Esses dados indicariam um potencial de consumo no varejo em patamares jamais alcançados e deveriam fazer com que o desempenho do setor fosse muito melhor. Só que não.

Conspiram para reduzir esse desempenho alguns fatores que não devem ser esquecidos.

Em primeiro lugar, 26,7% da renda das famílias estão comprometidos com pagamento de crédito e dívidas contraídas, inclusive, no financiamento habitacional. Um pouco inferior aos quase 28% no pico recente desse número durante a pandemia, seu ponto mais alto.

O endividamento das famílias em relação à massa salarial na média móvel dos últimos 12 meses é de 47,96%, também um pouco inferior ao pico do início de 2022, no período crítico da pandemia, quando foi de 49,66%, ou seja, apenas uma leve redução.

As taxas de juros praticadas nas vendas no varejo também representam fator de cautela e preocupação inibindo novas compras.

Como resultado desses e de outros fatores, a confiança do consumidor, no mês de março, foi de 91,3, ainda em recuperação dos menores patamares durante a pandemia, mas muito abaixo dos melhores indicadores do passado.

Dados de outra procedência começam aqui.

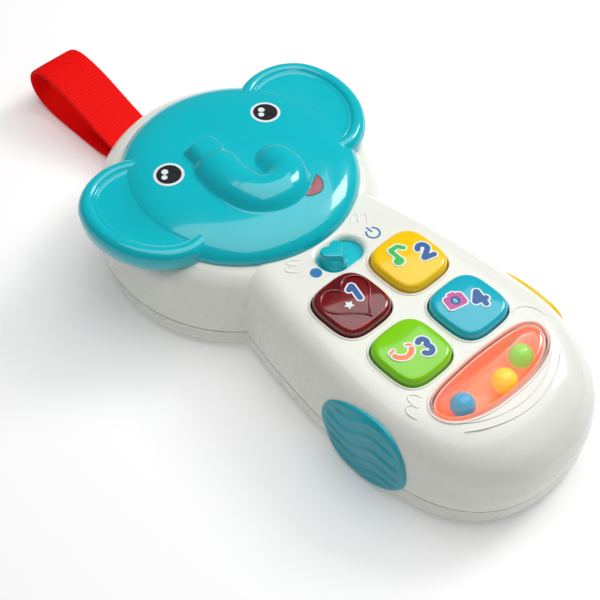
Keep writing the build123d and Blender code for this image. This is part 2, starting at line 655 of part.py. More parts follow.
def battery(x, nub_towards_strap):
    """One AAA cell lying along Y."""
    body = Cylinder(CELL_RADIUS, CELL_LENGTH - CELL_NUB, align=ON_BASE)
    nub = Pos(0, 0, CELL_LENGTH - CELL_NUB) * Cylinder(CELL_NUB_RADIUS, CELL_NUB, align=ON_BASE)
    turn = -90 if nub_towards_strap else 90
    tip_y = BAY_TOP_Y - CONTACT_THICKNESS if nub_towards_strap else BAY_END_Y + CONTACT_THICKNESS
    start_y = tip_y - CELL_LENGTH if nub_towards_strap else tip_y + CELL_LENGTH
    return Pos(x, start_y, CELL_Z) * Rot(turn, 0, 0) * (body + nub)


def contact_plate(x, y_low):
    """Flat metal contact against an end wall of the bay."""
    half = CONTACT_WIDTH / 2
    return block((x - half, x + half), (y_low, y_low + CONTACT_THICKNESS), (CELL_Z - half, CELL_Z + half))


def battery_plates():
    """Contacts at the raised ends of both cells."""
    return contact_plate(-CELL_X, BAY_TOP_Y - CONTACT_THICKNESS) + contact_plate(CELL_X, BAY_END_Y)


def battery_springs():
    """Contacts with a cone spring at the flat ends of both cells."""
    length = BAY_LENGTH - CELL_LENGTH - 2 * CONTACT_THICKNESS
    cone = Cone(SPRING_BASE, SPRING_TIP, length, align=ON_BASE)
    left = contact_plate(-CELL_X, BAY_END_Y)
    left += Pos(-CELL_X, BAY_END_Y + CONTACT_THICKNESS, CELL_Z) * Rot(-90, 0, 0) * cone
    right = contact_plate(CELL_X, BAY_TOP_Y - CONTACT_THICKNESS)
    right += Pos(CELL_X, BAY_TOP_Y - CONTACT_THICKNESS, CELL_Z) * Rot(90, 0, 0) * cone
    return left + right


def battery_door():
    """Flat cover in the back with a well for each of its two screws."""
    part = door_recess(0, DOOR_SINK, DOOR_TOP)
    for x, y in DOOR_SCREWS:
        part -= rod(x, y, 0, DOOR_SINK + DOOR_HEAD_HEIGHT, SMALL_HEAD + HEAD_FIT)
        part -= rod(x, y, 0, FAR, SMALL_SHANK + THREAD_FIT)
    return part


# ---- screws ----

def screw(x, y, seat, length, shank, head, head_height):
    """Pan head screw that points up, with a cross recess in its head."""
    body = rod(x, y, seat - head_height, seat, head) + rod(x, y, seat, seat + length, shank)
    arm = head * 0.6
    for x_half, y_half in ((arm, CROSS_WIDTH / 2), (CROSS_WIDTH / 2, arm)):
        body -= block((x - x_half, x + x_half), (y - y_half, y + y_half),
                      (seat - head_height - 1, seat - head_height + min(CROSS_DEPTH, head_height / 2)))
    return body


def screws(places, seat, length, shank, head, head_height):
    """Group of identical screws in one node."""
    return Compound([screw(x, y, seat, length, shank, head, head_height) for x, y in places])


def build():
    """All the nodes of the toy, by name."""
    shell = envelope(0) - envelope(WALL)
    pockets = grip_pockets()
    slot = strap_slot()
    small = (SMALL_SHANK, SMALL_HEAD)
    left_grip, right_grip = grips()
    parts = {
        "front_casing": front_casing(shell, pockets, slot),
        "rear_casing": rear_casing(shell, pockets, slot),
        "face_plate": face_plate(envelope(0)),
        "keypad_mat": keypad_mat(),
        "circuit_board": circuit_board(),
        "button_light": button_light(),
        "slide_switch": slide_switch(),
        "switch_lever": switch_lever(),
        "slide_knob": slide_knob(),
        "rattle_window": rattle_window(),
        "rattle_tray": rattle_tray(),
        "left_grip": left_grip,
        "right_grip": right_grip,
        "speaker": speaker(),
        "strap_tail": strap_tail(),
        "strap_loop": strap_loop(),
        "strap_pin": strap_pin(),
        "left_battery": battery(-CELL_X, True),
        "right_battery": battery(CELL_X, False),
        "battery_plates": battery_plates(),
        "battery_springs": battery_springs(),
        "battery_door": battery_door(),
        "door_screws": screws(DOOR_SCREWS, DOOR_SINK + DOOR_HEAD_HEIGHT, SMALL_SCREW_LENGTH - WALL,
                              *small, DOOR_HEAD_HEIGHT),
        "case_screws": screws(CASE_SCREWS, CASE_SEAT_Z, CASE_SCREW_LENGTH - WALL,
                              CASE_SHANK, CASE_HEAD, CASE_HEAD_HEIGHT),
        "board_screws": screws(BOARD_POSTS, BOARD_Z, SMALL_SCREW_LENGTH - WALL / 4, *small, SMALL_HEAD_HEIGHT),
        "face_screws": screws(FACE_SCREWS, ROOF_Z, SMALL_SCREW_LENGTH - WALL / 4, *small, SMALL_HEAD_HEIGHT),
    }
    for name, (x, y) in BUTTONS.items():
        parts[name] = button(x, y)
    for name, (x, y) in BEADS.items():
        parts[name] = bead(x, y)
    return parts


for name, part in build().items():
    export_step(part, f"parts/{name}.step")
    print(f"{name}: {part.volume:.0f} mm3")
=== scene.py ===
from math import cos, pi, radians, sin

import bpy
import numpy as np
from mathutils import Matrix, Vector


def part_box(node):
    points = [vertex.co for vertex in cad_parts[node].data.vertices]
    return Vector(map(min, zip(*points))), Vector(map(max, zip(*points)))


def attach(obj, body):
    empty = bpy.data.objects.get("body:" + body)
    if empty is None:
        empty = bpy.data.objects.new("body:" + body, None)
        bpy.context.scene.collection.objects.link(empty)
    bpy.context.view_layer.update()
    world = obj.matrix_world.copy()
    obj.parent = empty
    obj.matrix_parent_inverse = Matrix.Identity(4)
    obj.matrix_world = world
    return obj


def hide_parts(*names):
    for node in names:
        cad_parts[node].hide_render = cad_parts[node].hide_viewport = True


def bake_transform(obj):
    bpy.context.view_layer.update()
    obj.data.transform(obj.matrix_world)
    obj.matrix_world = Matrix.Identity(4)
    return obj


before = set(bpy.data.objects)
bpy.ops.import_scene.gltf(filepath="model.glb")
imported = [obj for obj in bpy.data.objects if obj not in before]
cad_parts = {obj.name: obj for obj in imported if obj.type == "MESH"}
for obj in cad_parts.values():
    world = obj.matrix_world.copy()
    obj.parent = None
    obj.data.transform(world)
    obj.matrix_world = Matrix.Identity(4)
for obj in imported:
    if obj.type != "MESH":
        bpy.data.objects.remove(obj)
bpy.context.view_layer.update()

# ---- Table and lamps -------------------------------------------------------
# The toy lies on a plain white table under one wide soft lamp overhead. A second square lamp
# stands to the right of it, and a dim pale room fills the shadows.
MM = 0.001


def lamp(name, place, aim, size, power):
    """Rectangular area lamp at a place, turned so that its -Z axis points at its aim."""
    data = bpy.data.lights.new(name, "AREA")
    data.shape = "RECTANGLE"
    data.size, data.size_y = size
    data.energy = power
    item = bpy.data.objects.new(name, data)
    bpy.context.scene.collection.objects.link(item)
    back = np.subtract(place, aim) / np.linalg.norm(np.subtract(place, aim))
    across = np.cross((0.0, 1.0, 0.0), back)
    across /= np.linalg.norm(across)
    turn = Matrix([list(row) for row in np.column_stack([across, np.cross(back, across), back])])
    item.matrix_world = Matrix.Translation(place) @ turn.to_4x4()
    return item


lamp("overhead_softbox", (0.135, -0.05, 0.62), (0.135, -0.05, 0.0), (0.77, 0.62), 3.4)
lamp("side_softbox", (0.74, -0.10, 0.66), (0.0, -0.04, 0.0), (0.30, 0.30), 3.4)

world = bpy.data.worlds.new("studio")
world.use_nodes = True
world.node_tree.nodes["Background"].inputs["Color"].default_value = (1.0, 1.0, 1.0, 1.0)
world.node_tree.nodes["Background"].inputs["Strength"].default_value = 0.15
bpy.context.scene.world = world
bpy.context.scene.view_settings.view_transform = "Standard"

bpy.ops.mesh.primitive_plane_add(size=6.0, location=(0.0, 0.0, -0.00005))
table = bpy.context.object
table.name = "table"
table_white = bpy.data.materials.new("table_white")
table_white.use_nodes = True
table_white.node_tree.nodes["Principled BSDF"].inputs["Base Color"].default_value = (0.9, 0.9, 0.9, 1.0)
table_white.node_tree.nodes["Principled BSDF"].inputs["Roughness"].default_value = 0.85
table_white.node_tree.nodes["Principled BSDF"].inputs["Emission Color"].default_value = (1.0, 1.0, 1.0, 1.0)
table_white.node_tree.nodes["Principled BSDF"].inputs["Emission Strength"].default_value = 0.16
table.data.materials.append(table_white)

# ---- Camera ----------------------------------------------------------------
# A long lens looks down on the toy from its lower left corner, a little rolled.
azimuth, elevation, roll = radians(-45.24), radians(50.92), radians(1.65)
target = np.array([-11.8, -39.5, 15.75]) * MM
distance = 423.9 * MM
back = np.array([sin(azimuth) * cos(elevation), -cos(azimuth) * cos(elevation), sin(elevation)])
level = np.array([cos(azimuth), sin(azimuth), 0.0])
upward = np.cross(back, level)
across = level * cos(roll) + upward * sin(roll)
above = upward * cos(roll) - level * sin(roll)
camera = bpy.data.objects.new("camera", bpy.data.cameras.new("camera"))
camera.data.lens = 86.8
camera.data.sensor_width = 36.0
camera.data.clip_start = 0.01
camera.data.clip_end = 20.0
turn = Matrix([list(row) for row in np.column_stack([across, above, back])]).to_4x4()
camera.matrix_world = Matrix.Translation(target + back * distance) @ turn
bpy.context.scene.collection.objects.link(camera)
bpy.context.scene.camera = camera


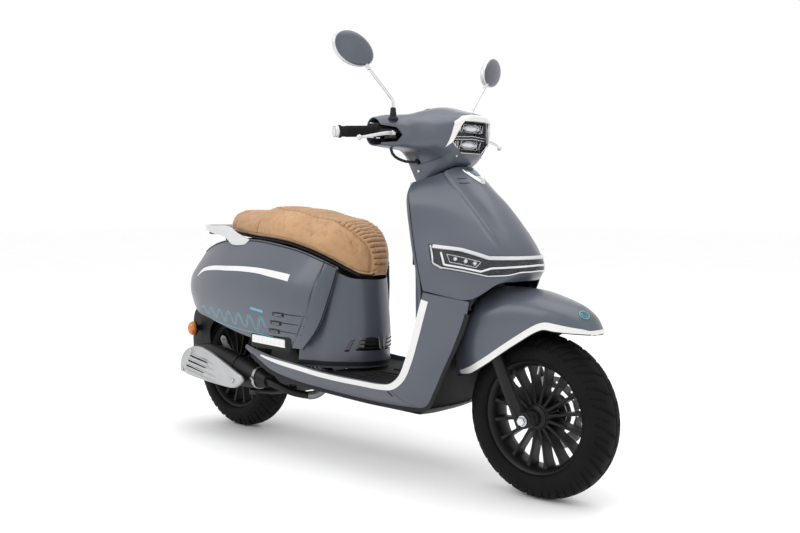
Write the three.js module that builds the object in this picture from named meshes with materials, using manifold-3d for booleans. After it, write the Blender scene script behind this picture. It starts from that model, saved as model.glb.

Na prática, os consumidores estão melhorando seus rendimentos ou por emprego formal, atividade empreendedora no reconfigurado quadro das relações trabalhistas ou por conta do auxílio governamental, mas estão ainda pressionados pelas dívidas e compromissos antes assumidos e com a confiança reduzida para sacar sobre o futuro.

E isso se reflete no desempenho flutuante do consumo e do varejo no País.

Não pode ser esquecido que existe uma drenagem sistemática de renda direcionada para compras nas plataformas internacionais, beneficiadas pela inaceitável isenção dos impostos de importação, sem falar no enorme crescimento das apostas esportivas que também drenam recursos do consumo interno.

Por conta disso, muitos segmentos do varejo estão com desempenho baixo, como moda, confecções, eletrônicos, material de construção e até mesmo alimentos, enquanto uns poucos, como saúde, medicamentos e cuidados pessoais, apresentam melhores resultados, assim como alimentação nas alternativas de varejo orientado para valor, como os atacarejos.

Tudo com uma distribuição geográfica desigual, dependendo da vitalidade econômica local, beneficiando regiões com predominância da atividade agro e serviços enquanto outras têm maior dificuldade quando prevalece a industrial.

Se pensarmos na lógica do curto e médio prazo, é possível considerar que tendemos a um período de melhoria mais ampla do consumo, pela conjugação dos fatores positivos, e que poderá ser maior com redução das taxas de juros, do endividamento e continuidade do aumento do emprego e da renda real, que já parecem contratados.

Mas se formos realistas e olharmos a mais longo prazo, existem desafios brutais para potencializar os recursos naturais e humanos que dispomos e promover uma transformação estrutural maior como a nação merece.

E isso é muito mais do que olhar o copo meio cheio ou meio vazio. É uma questão de consciência e atitude. Em especial do setor empresarial.